SDPO: Segment-Level Direct Preference Optimization for Social Agents

Paper · arXiv 2501.01821 · Published January 3, 2025

Social agents powered by large language models (LLMs) can simulate human social behaviors but fall short in handling complex goal-oriented social dialogues. Direct Preference Optimization (DPO) has proven effective in aligning LLM behavior with human preferences across a variety of agent tasks. Existing DPO-based approaches for multi-turn interactions are divided into turn-level and sessionlevel methods. The turn-level method is overly fine-grained, focusing exclusively on individual turns, while session-level methods are too coarse-grained, often introducing training noise. To address these limitations, we propose Segment-Level Direct Preference Optimization (SDPO), which focuses on specific key segments within interactions to optimize multiturn agent behavior while minimizing training noise.

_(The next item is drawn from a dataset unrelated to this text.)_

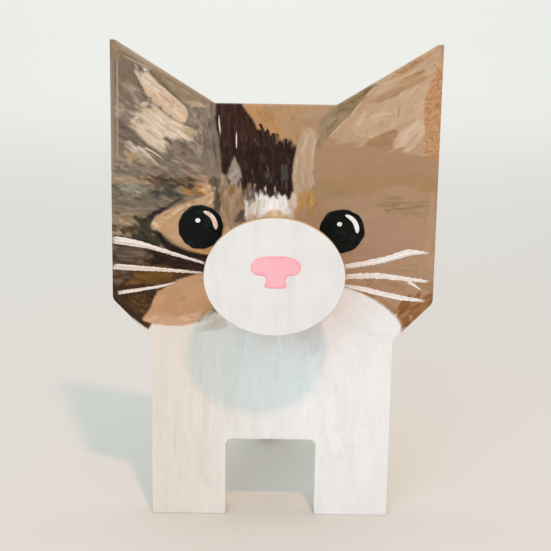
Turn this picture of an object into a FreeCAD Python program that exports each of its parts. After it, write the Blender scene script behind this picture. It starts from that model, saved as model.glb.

By incorporating identity-specific information, LLM-based agents can simulate human social behaviors, demonstrating basic social intelligence in tasks such as role-playing casual conversations (Wang et al., 2024a; Lu et al., 2024) and navigate simulated social environments (Park et al., 2023). However, recent studies (Zhou et al., 2024) have shown that, in more complex, goal-oriented social scenarios, such as negotiation, competition, and cooperation, LLMs still struggle to exhibit the nuanced decision-making abilities that are characteristic of human social interactions.